- Request:
Restate word for word the lines that begin the listing and end with the line holding "upper: whether the back is meant.".

- Source material:
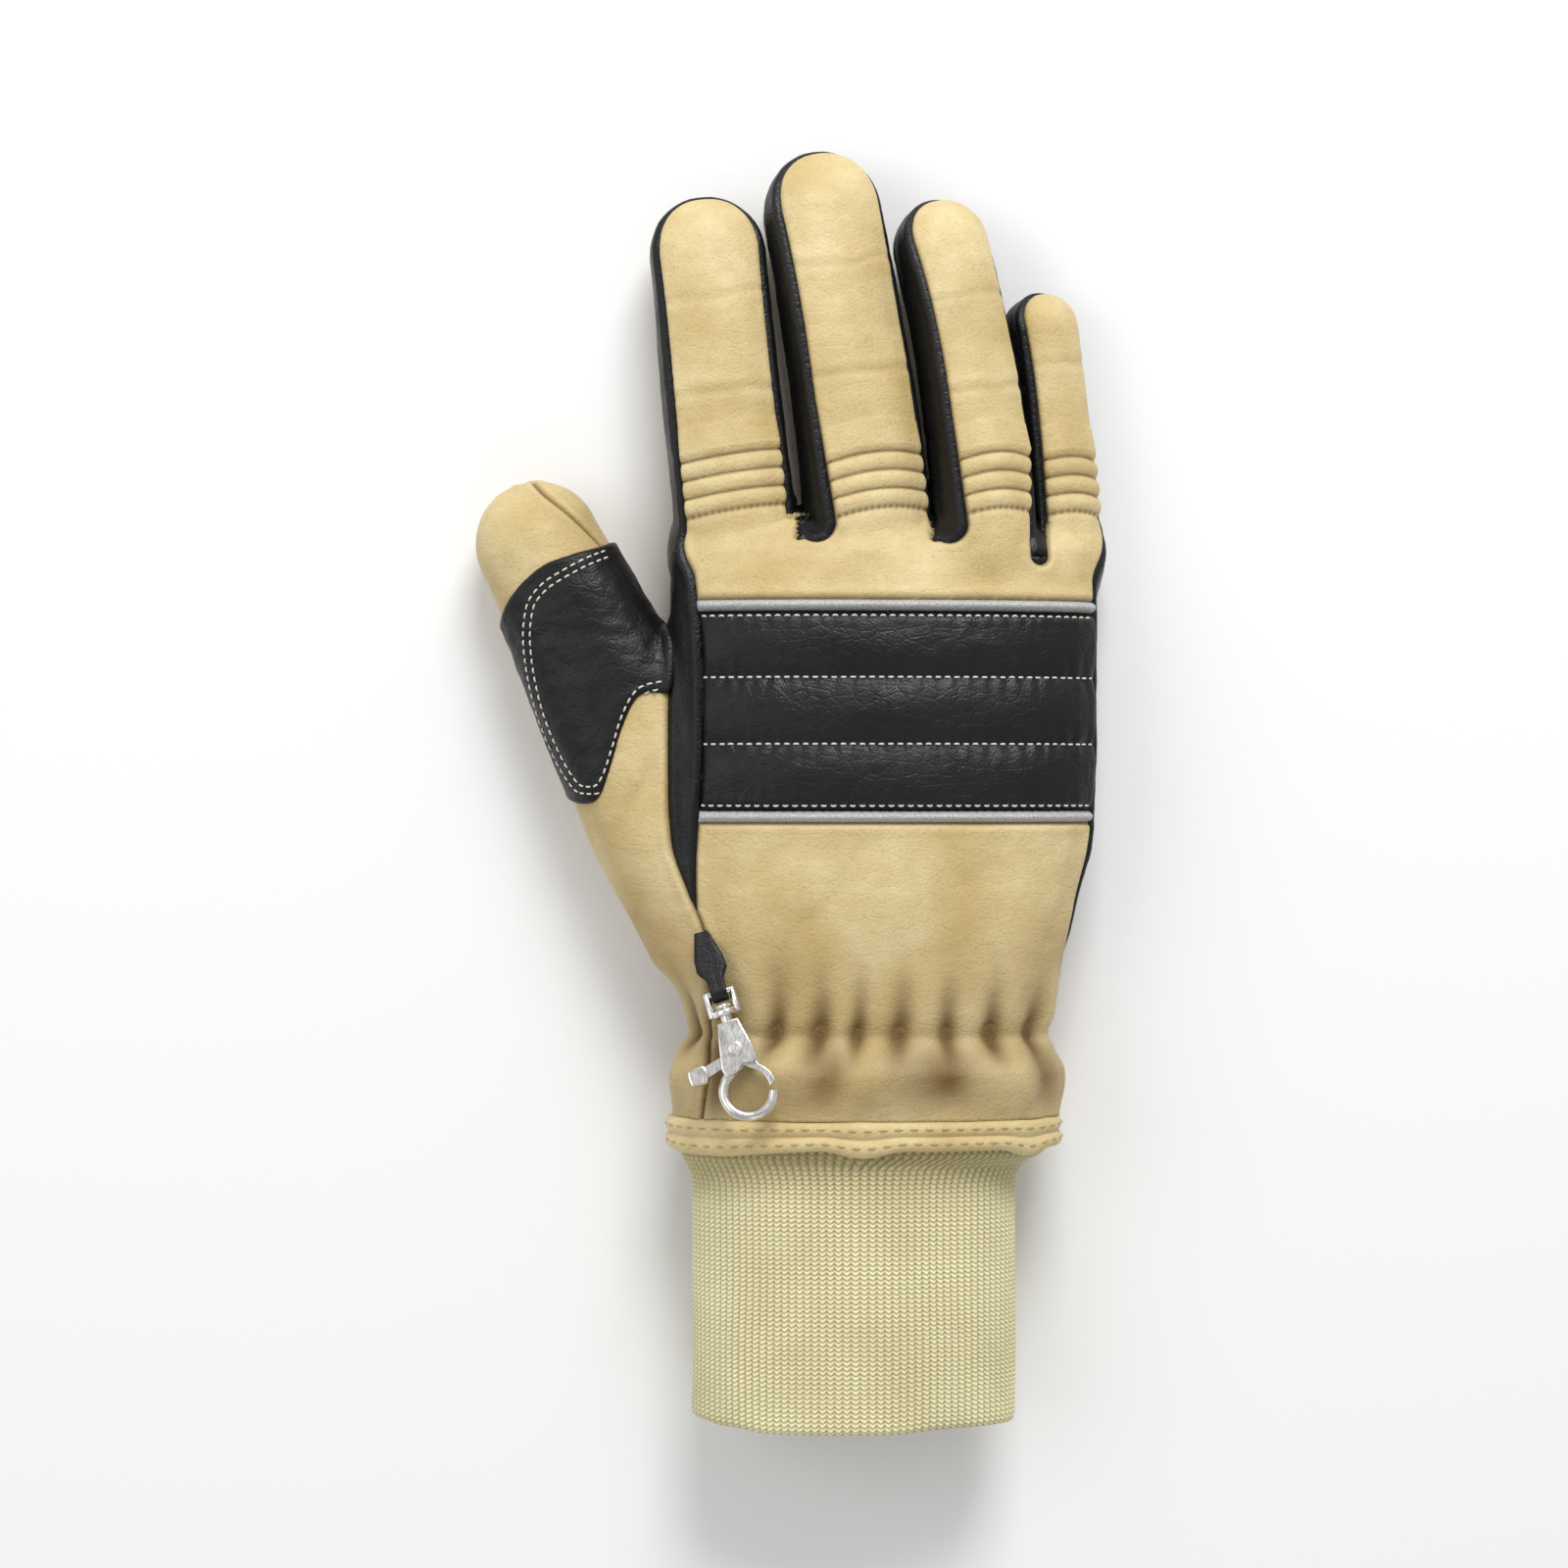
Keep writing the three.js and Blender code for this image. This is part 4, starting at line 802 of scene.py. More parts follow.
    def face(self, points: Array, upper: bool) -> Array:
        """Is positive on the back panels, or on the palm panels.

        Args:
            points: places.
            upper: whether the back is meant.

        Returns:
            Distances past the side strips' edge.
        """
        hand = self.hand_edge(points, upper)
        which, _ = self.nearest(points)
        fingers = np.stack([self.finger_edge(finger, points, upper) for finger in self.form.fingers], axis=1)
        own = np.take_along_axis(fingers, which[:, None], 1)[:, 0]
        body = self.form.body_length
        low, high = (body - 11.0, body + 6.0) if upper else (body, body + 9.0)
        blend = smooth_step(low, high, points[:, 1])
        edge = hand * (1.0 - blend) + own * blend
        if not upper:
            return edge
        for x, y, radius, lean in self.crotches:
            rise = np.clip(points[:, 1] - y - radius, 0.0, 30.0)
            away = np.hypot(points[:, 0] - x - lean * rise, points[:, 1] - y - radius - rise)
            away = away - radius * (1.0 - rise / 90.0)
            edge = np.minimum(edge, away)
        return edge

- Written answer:
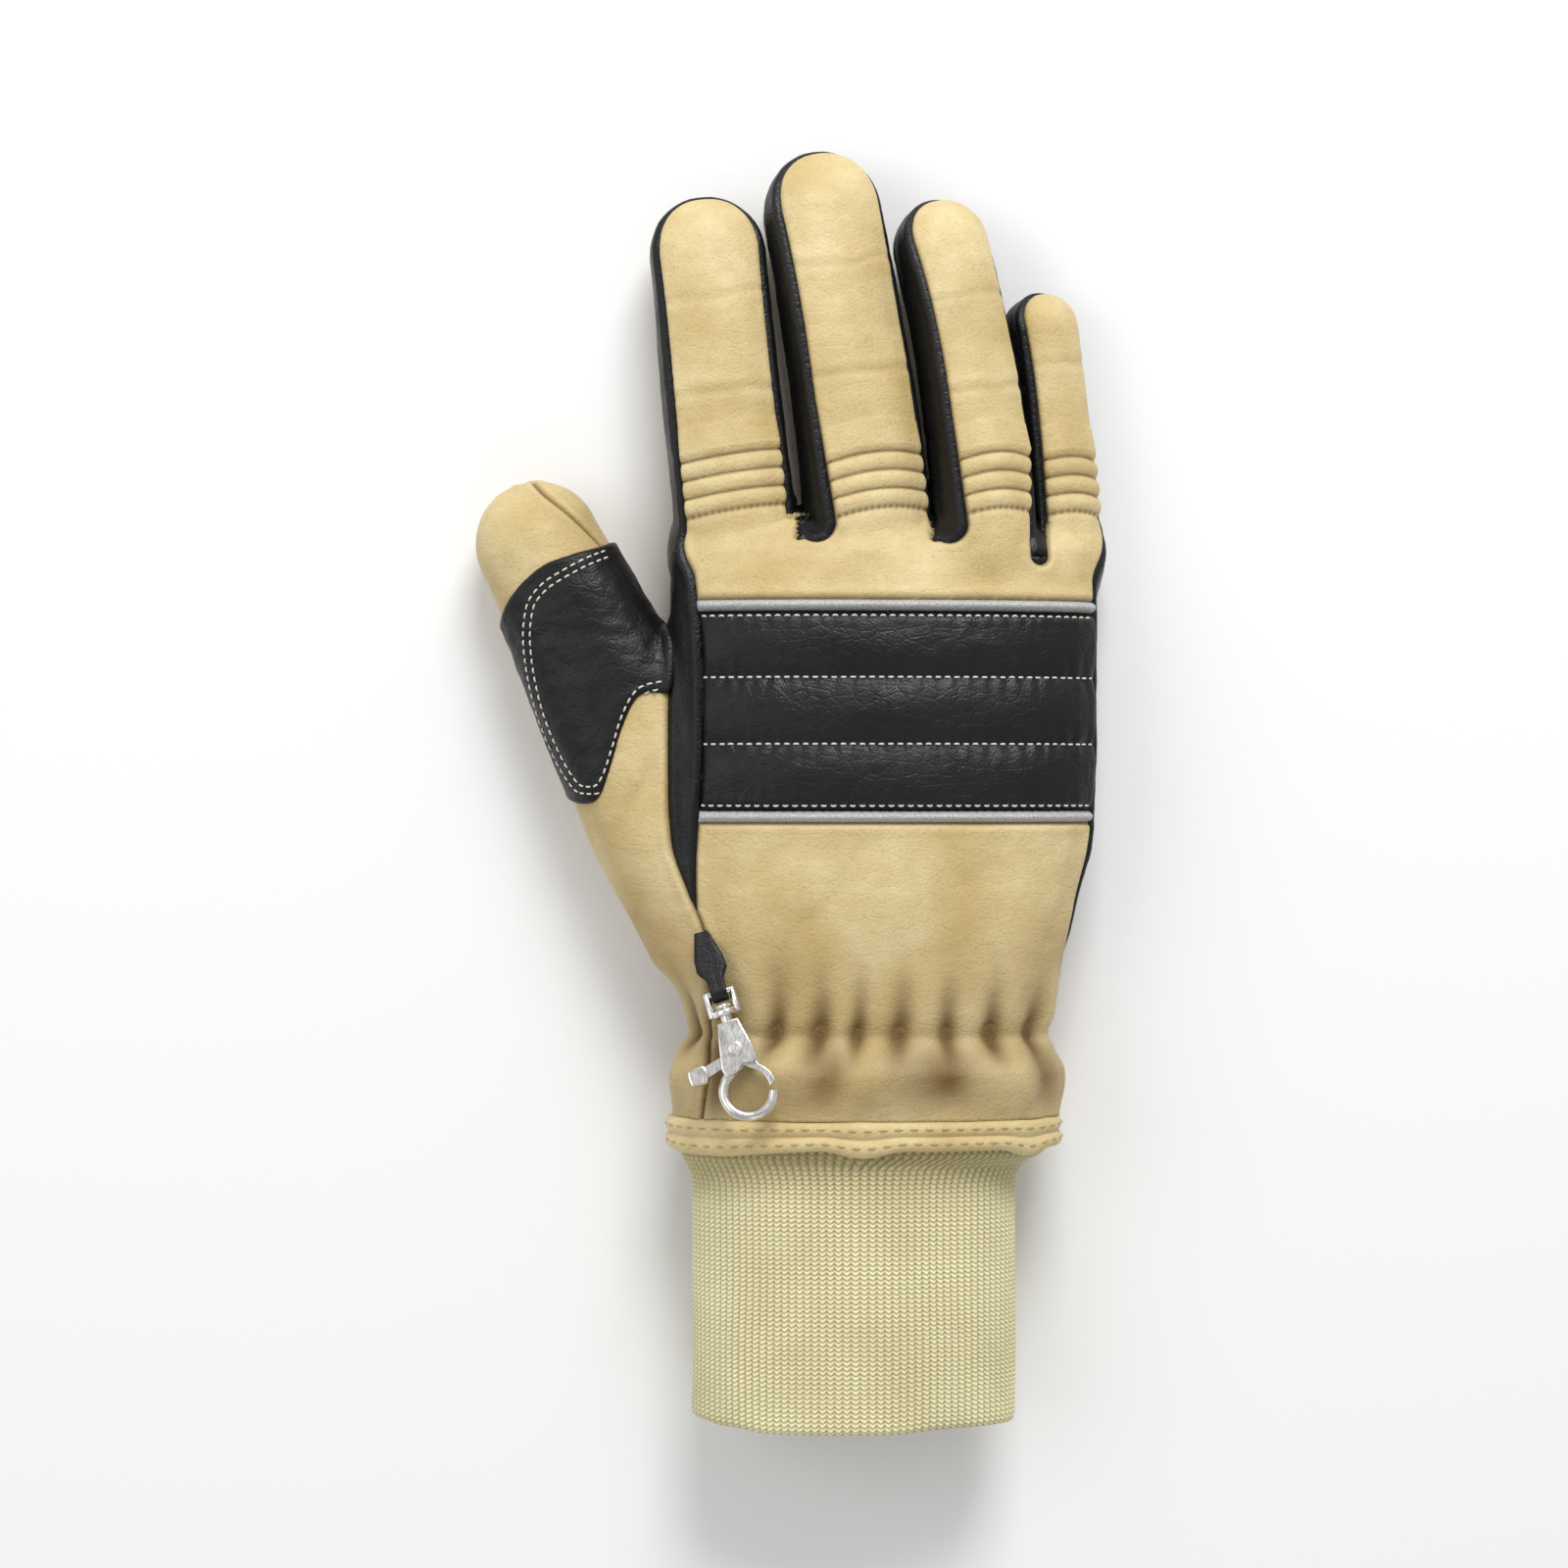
Keep writing the three.js and Blender code for this image. This is part 4, starting at line 802 of scene.py. More parts follow.
    def face(self, points: Array, upper: bool) -> Array:
        """Is positive on the back panels, or on the palm panels.

        Args:
            points: places.
            upper: whether the back is meant.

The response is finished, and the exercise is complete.